A General Architecture for Generating Interactive Decomposition-Based MOEAs

Abstract

Evolutionary algorithms have been widely applied for solving multiobjective optimization problems. Such methods can approximate many Pareto optimal solutions in a population. However, when solving real-world problems, a decision maker is usually involved, who may only be interested in a subset of solutions that meet their preferences. Several methods have been proposed to consider preference information during the solution process. Among them, interactive methods support the decision maker in learning about the trade-offs among objectives and the feasibility of solutions. Also, such methods allow the decision maker to provide preference information iteratively. Typically, interactive multiobjective evolutionary algorithms are modifications of existing a priori or a posteriori algorithms. However, they mainly focus on finding a region of interest and do not support the decision maker finding the most preferred solution. In addition, the cognitive load imposed on the decision maker is usually not considered.
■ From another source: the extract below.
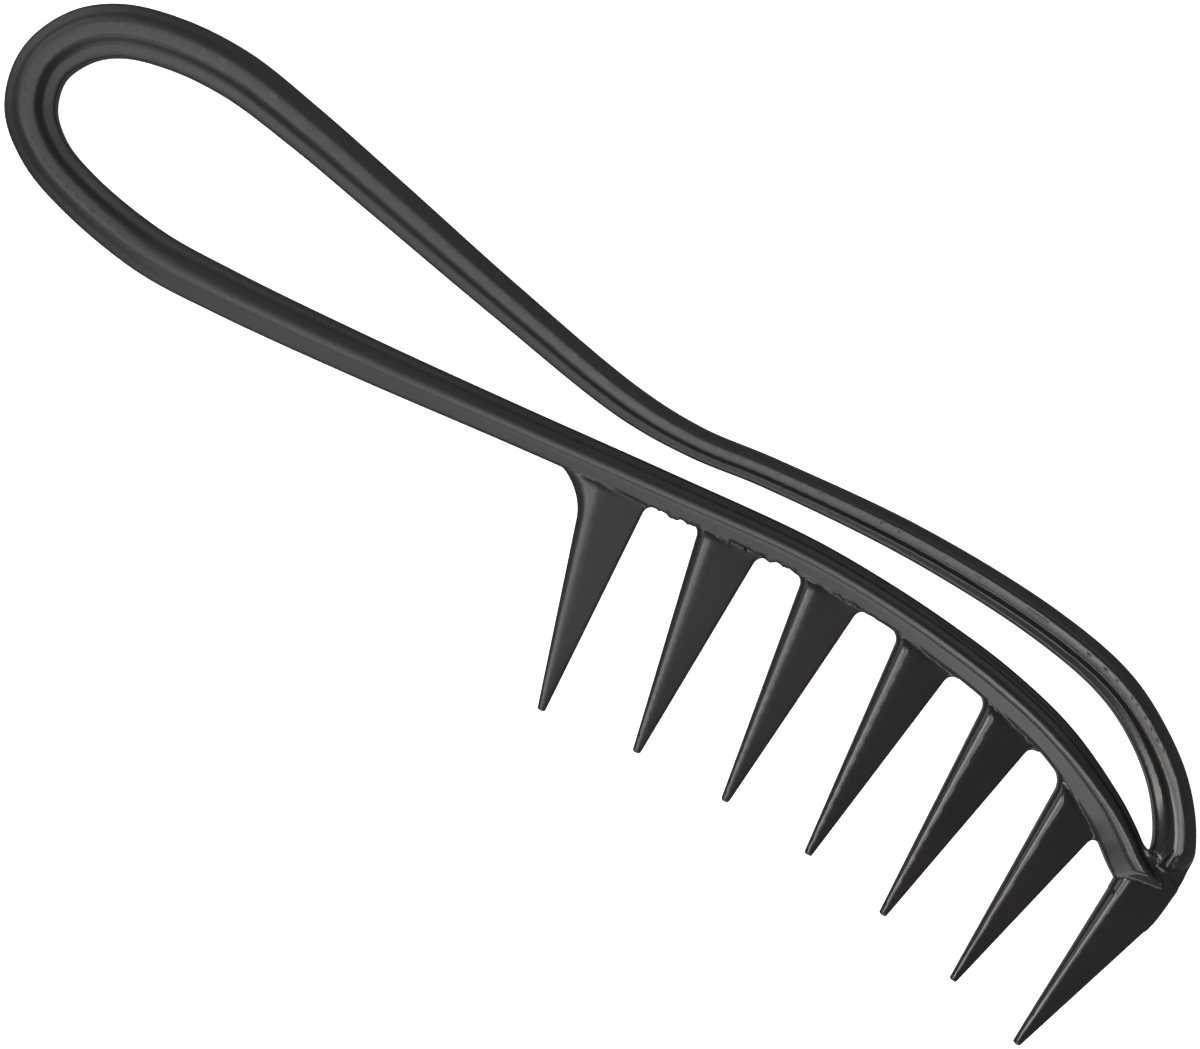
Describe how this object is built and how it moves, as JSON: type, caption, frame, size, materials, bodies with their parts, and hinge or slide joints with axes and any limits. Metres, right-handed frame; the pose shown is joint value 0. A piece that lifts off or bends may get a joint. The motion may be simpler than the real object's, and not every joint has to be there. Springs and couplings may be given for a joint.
{
  "type": "beard comb",
  "caption": "Slim one-piece plastic comb: a bar bent into a long finger loop for a handle, then a double bowed back with tapered pointed teeth under it.",
  "frame": {"origin": "middle of the comb's outline, on the back lands that it lies on", "axes": "+X from the loop handle to the nose, +Y from the teeth to the back, +Z out of the upper face of the comb as it lies flat"},
  "size_m": [0.195, 0.0518, 0.0064],
  "materials": {
    "loop_end_plastic": "satin black",
    "upper_arm_plastic": "satin black",
    "lower_arm_plastic": "satin black",
    "back_bow_plastic": "satin black",
    "tooth_rail_plastic": "satin black",
    "nose_plastic": "semi gloss black",
    "tooth_1_plastic": "semi gloss black",
    "tooth_2_plastic": "semi gloss black",
    "tooth_3_plastic": "semi gloss black",
    "tooth_4_plastic": "semi gloss black",
    "tooth_5_plastic": "semi gloss black",
    "tooth_6_plastic": "semi gloss black",
    "tooth_7_plastic": "semi gloss black"
  },
  "bodies": {
    "root": {"loop_end": "loop_end_plastic", "upper_arm": "upper_arm_plastic", "lower_arm": "lower_arm_plastic", "back_bow": "back_bow_plastic", "tooth_rail": "tooth_rail_plastic", "nose": "nose_plastic", "tooth_1": "tooth_1_plastic", "tooth_2": "tooth_2_plastic", "tooth_3": "tooth_3_plastic", "tooth_4": "tooth_4_plastic", "tooth_5": "tooth_5_plastic", "tooth_6": "tooth_6_plastic", "tooth_7": "tooth_7_plastic"}
  },
  "joints": []
}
This article proposes an architecture for developing interactive decomposition-based evolutionary algorithms that can support the decision maker during the solution process. The proposed architecture aims to improve the applicability of interactive methods in solving real-world problems by considering the needs of a decision maker. We apply our proposal to generate an interactive decomposition-based algorithm utilizing a reference vector re-arrangement procedure and MOEA/D. We demonstrate the performance of our proposal with a real-world problem and multiple benchmark problems.